Auslöser für die erneute Suche waren die Ergebnisse eines privaten Ermittlerteams – Familienfreunde und ein Anwalt. Sie hatten mit zwei Suchhunden ein Areal im Park abgesucht. Die Tiere schlugen an. Die Aktion wurde in einer NDR-Dokumentation veröffentlicht. An der Recherche war auch die MOPO beteiligt. In der Doku sagen die Hundeführer über das Anschlagen ihrer Tiere: „Hier liegen zu 1000 Prozent menschliche Knochen.“
In mehreren Schritten ließ die Polizei daraufhin die Fläche untersuchen, unter anderem von Geologen, die mit speziellen Sonargeräten vorgingen. Zwar fanden sie Anamolien im Boden, wo mit großer Wahrscheinlichkeit in der Vergangenheit gegraben worden war. Doch Knochen oder andere Hinweise, die auf Hilal bzw. auf ihren Verbleib hätten schließen lassen können, werden nicht gefunden. Die Ermittlungen dauern an, betont die Staatsanwaltschaft.

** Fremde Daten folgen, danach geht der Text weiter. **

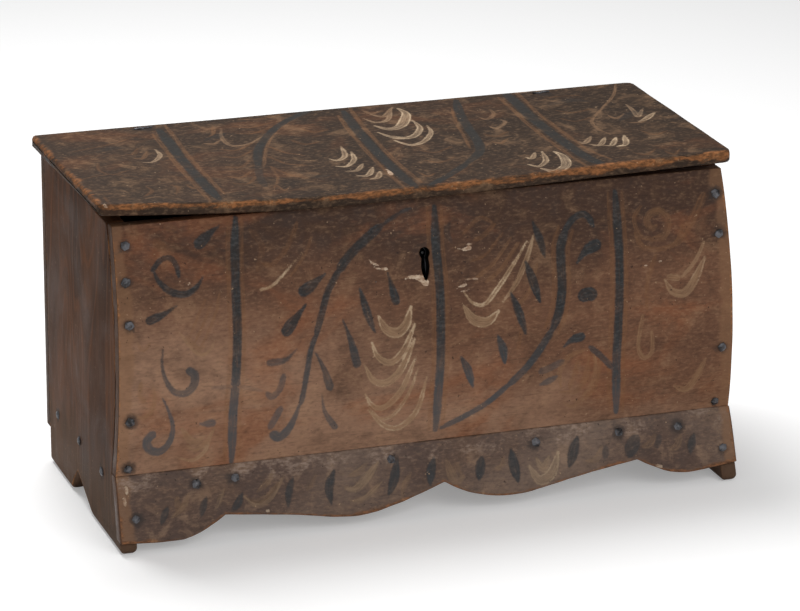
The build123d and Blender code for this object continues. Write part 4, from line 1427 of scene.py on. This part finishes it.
def make_all_nails(material):
    """Each nail is a place and the way its head faces."""
    groups = {}
    for name, places in FRONT_NAILS.items():
        ways = [(0, bow_face(z) - BOW_Y, z - BOW_Z) for _, z in places]
        groups[name] = [((CASE_X + x, bow_face(z), z), way) for (x, z), way in zip(places, ways)]
    for name, places in SKIRT_NAILS.items():
        groups[name] = [((CASE_X + x, skirt_face(z), z), (0, -1, SKIRT_SLOPE)) for x, z in places]
    lean = END_LEAN / FRONT_TOP
    for side, name in ((-1, "end_nails_left"), (1, "end_nails_right")):
        groups[name] = [((end_x(side, z), FRONT_Y + y, z), (side, 0, lean)) for y, z in END_NAILS]
    for side, name in ((-1, "back_nails_left"), (1, "back_nails_right")):
        groups[name] = [((CASE_X + side * BACK_NAIL_X, REAR_Y, z), (0, 1, 0)) for z in BACK_NAIL_Z]
    groups["back_row_nails"] = [((CASE_X + x, REAR_Y, BACK_ROW_Z), (0, 1, 0)) for x in BACK_ROW_X]
    for seed, (name, places) in enumerate(groups.items(), FIRST_SEED):
        make_nails(name, places, material, seed)


def soften(node, width):
    """Small rounds on a carried-over piece's sharp edges."""
    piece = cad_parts[node]
    weld = piece.modifiers.new("weld", "WELD")
    weld.merge_threshold = 0.00001
    bevel = piece.modifiers.new("round", "BEVEL")
    bevel.width = width
    bevel.segments = 2
    bevel.limit_method = "ANGLE"
    bevel.angle_limit = math.radians(35)
    return piece


def finish_iron(material):
    for node in ("lock_plate", "lock_cover", "lock_bolt", "lid_staple"):
        dress(soften(node, 0.0003), material)
    # The key post is painted near black: painted shade for its place deep in the keyhole
    dress(cad_parts["key_post"], iron("key_post_shaded_iron", 0.0, 0.15))
    pins = ("left_lid_pin", "right_lid_pin", "left_case_pin", "right_case_pin")
    for node in (*pins, "lock_spring", "lock_nails"):
        dress(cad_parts[node], material)


# Stage
def make_floor():
    half = 6.0
    corners = [(-half, -half, 0), (half, -half, 0), (half, half, 0), (-half, half, 0)]
    floor = new_piece("floor", corners, [(0, 1, 2, 3)])
    s = Shader(bpy.data.materials.new("floor"))
    path = s.node("LightPath")
    seen = s.math("MAXIMUM", path.outputs["Is Camera Ray"], path.outputs["Is Glossy Ray"])
    paper = s.node("BsdfDiffuse", {"Color": FLOOR_TONE})
    glow = s.node("Emission", {"Color": (1, 1, 1, 1), "Strength": s.times(seen, FLOOR_GLOW)})
    s.close(s.node("AddShader", {0: paper.outputs[0], 1: glow.outputs[0]}))
    dress(floor, s.owner)


def make_world():
    """Soft light from all round, and a white background where the camera looks past the floor."""
    world = bpy.data.worlds.new("studio")
    bpy.context.scene.world = world
    s = Shader(world)
    light = s.node("Background", {"Color": SKY_TONE, "Strength": SKY_LIGHT})
    white = s.node("Background", {"Color": SKY_TONE, "Strength": 1.0})
    seen = s.node("LightPath").outputs["Is Camera Ray"]
    s.close(s.node("MixShader", {0: seen, 1: light.outputs[0], 2: white.outputs[0]}))


def make_lamp(name, place, size, power):
    data = bpy.data.lights.new(name, "AREA")
    data.shape = "SQUARE"
    data.size = size
    data.energy = power
    lamp = bpy.data.objects.new(name, data)
    lamp.location = place
    way = Vector((0, 0, 0.15)) - Vector(place)
    lamp.rotation_mode = "QUATERNION"
    lamp.rotation_quaternion = way.to_track_quat("-Z", "Y")
    bpy.context.scene.collection.objects.link(lamp)


make_camera()
make_world()
make_floor()
make_lamp("key", (0.5, -2.4, 1.5), 2.0, 32)
make_lamp("top", (-0.3, 0.85, 2.1), 1.1, 46)

make_front()
make_skirt()
make_lid()
make_end(-1, "left_end_board_worn")
make_end(1, "right_end_board_worn")
make_back()
forged = iron("wrought_iron")
make_all_nails(forged)
finish_iron(forged)
dress(soften("bottom_board", 0.0008), plain_wood("bare_wood"))

bpy.context.scene.view_settings.view_transform = "Standard"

Millionen-Raub in der Hamburger Innenstadt
Es ist der spektakulärste Coup des Jahres: Kurz vor Weihnachten stürmen drei Männer einen Juwelier in der City, brechen mit Vorschlaghämmern Vitrinen auf, nehmen Uhren und Schmuck im Wert von rund zwei Millionen Euro mit.
Die Polizei stellt im Bereich Stadthausbrücke drei E-Scooter sicher, Zeugen wollen gesehen haben, wie die Männer auf ihnen geflüchtet sind. Ein Spürhund nimmt Fährte auf, doch die Spur verliert sich am Bahnhof Rödingsmarkt.
Die Beamten werten nun Videomaterial und Scooter-Daten aus dem Bereich aus. Und prüfen einen Zusammenhang mit einem versuchten Raub in Poppenbüttel: Zwei Wochen vor dem Coup waren dort ebenfalls drei Männer in einen Juwelierladen gestürmt, damals aber mit einer Axt bewaffnet. Sie bekamen die Vitrinen nicht kaputt.